Hundreds yesterday took to the streets of Tolyatti, home to Russia's largest carmaker Avtovaz, to protest mass layoffs at the ailing manufacturer and demand that its management steps down.

Yesterday's officially sanctioned demonstration is the latest in a series of protests to shake the bleak company town of 700,000 people on the Volga River in central Russia and comes as the struggling carmaker is gearing up to lay off thousands.

"A social catastrophe will happen in the city if the plant is shut down," Alexander Rasskazov, an Avtovaz worker, said at the protest.

At the end of the two-hour demonstration organised by the carmaker's independent trade union Yedinstvo (Unity), the protesters adopted a resolution calling for the resignation of the company's management as well as a pay hike.

The demonstrators carried red flags and placards with slogans such as 'No to Avtovaz bankruptcy' and 'Those who will shut down Avtovaz will not be loved by us'.

Trade unionists put the turnout at 1,500 people, while police told reporters about 700 people showed up.
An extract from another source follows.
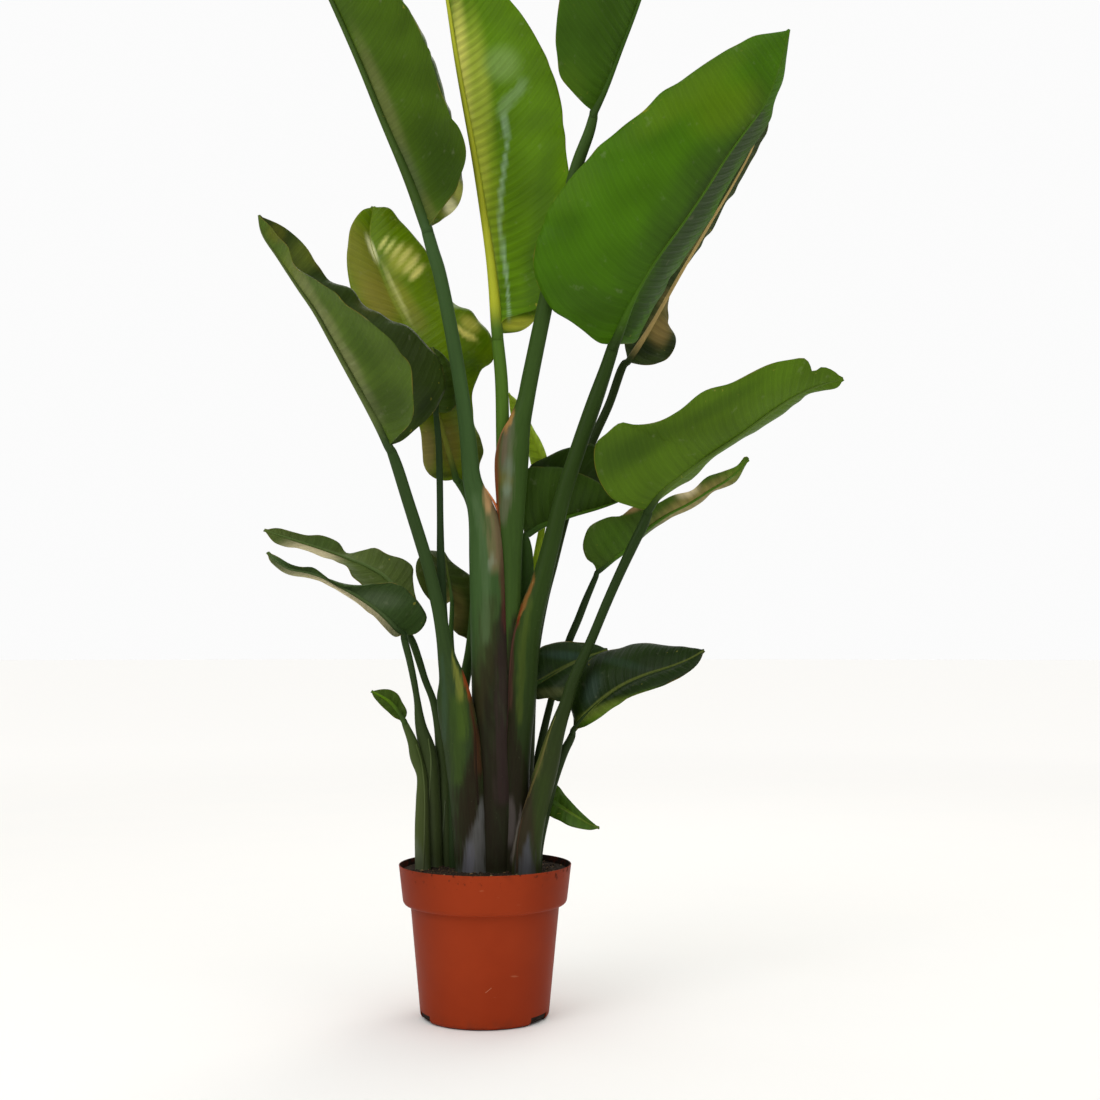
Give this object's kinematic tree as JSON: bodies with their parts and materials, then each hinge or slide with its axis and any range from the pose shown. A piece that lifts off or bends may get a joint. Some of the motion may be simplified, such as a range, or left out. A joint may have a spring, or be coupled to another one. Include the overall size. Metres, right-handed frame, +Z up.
{
  "type": "potted giant bird of paradise plant",
  "caption": "Upright bird of paradise plant with long stalks and big paddle-shaped leaves, standing in soil in an orange-brown nursery pot.",
  "frame": {"origin": "centre of the pot's flat underside, on the floor", "axes": "+Z up; +X to the right and -Y towards the viewer in the picture"},
  "size_m": [0.8139, 0.3772, 1.7321],
  "materials": {
    "pot_plastic": "orange-brown injection-moulded plastic, softly glossy, lightly scuffed",
    "peat": "dark moist potting peat with pale grains and bark bits",
    "stalk": "smooth satin green leaf stalk, purple-brown towards the base, with dry papery sheath margins",
    "blade": "glossy waxy leaf with fine side veins and a pale midrib"
  },
  "bodies": {
    "root": {"pot": "pot_plastic", "soil": "peat", "leaf_spear_stalk": "stalk", "leaf_spear_blade": "blade", "leaf_young_middle_stalk": "stalk", "leaf_young_middle_blade": "blade", "leaf_shade_right_stalk": "stalk", "leaf_shade_right_blade": "blade", "leaf_low_right_back_stalk": "stalk", "leaf_low_right_back_blade": "blade", "leaf_mid_right_back_stalk": "stalk", "leaf_mid_right_back_blade": "blade", "leaf_tiny_right_stalk": "stalk", "leaf_tiny_right_blade": "blade", "leaf_low_right_stalk": "stalk", "leaf_low_right_blade": "blade", "leaf_tall_middle_stalk": "stalk", "leaf_tall_middle_blade": "blade", "leaf_tall_right_stalk": "stalk", "leaf_tall_right_blade": "blade", "leaf_broad_right_stalk": "stalk", "leaf_broad_right_blade": "blade", "leaf_bright_left_stalk": "stalk", "leaf_bright_left_blade": "blade", "leaf_low_middle_stalk": "stalk", "leaf_low_middle_blade": "blade", "leaf_small_left_stalk": "stalk", "leaf_small_left_blade": "blade", "leaf_low_left_back_stalk": "stalk", "leaf_low_left_back_blade": "blade", "leaf_low_left_stalk": "stalk", "leaf_low_left_blade": "blade", "leaf_tiny_left_stalk": "stalk", "leaf_tiny_left_blade": "blade", "leaf_tall_left_stalk": "stalk", "leaf_tall_left_blade": "blade", "leaf_broad_left_stalk": "stalk", "leaf_broad_left_blade": "blade", "leaf_mid_right_stalk": "stalk", "leaf_mid_right_blade": "blade"}
  },
  "joints": []
}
Russia's state-controlled television largely ignored the demonstration.

While officials have said the country's economy is slowly recovering from the crisis, the government remains on tenterhooks as mass layoffs and protests could yet spill into wider social unrest.

Tolyatti is one potential flashpoint, where life has revolved around Avtovaz for the past 40 years.

Analysts have said Avtovaz, with its bloated workforce, focus on manual labour and equipment dating back to the 1970s, is dying a slow death, despite all attempts by the government to shield it from foreign competition.

In 2005, the Kremlin handed officials at state arms trader Rosoboronexport led by Prime Minister Vladimir Putin's powerful ally Sergei Chemezov, the task of turning the carmaker around.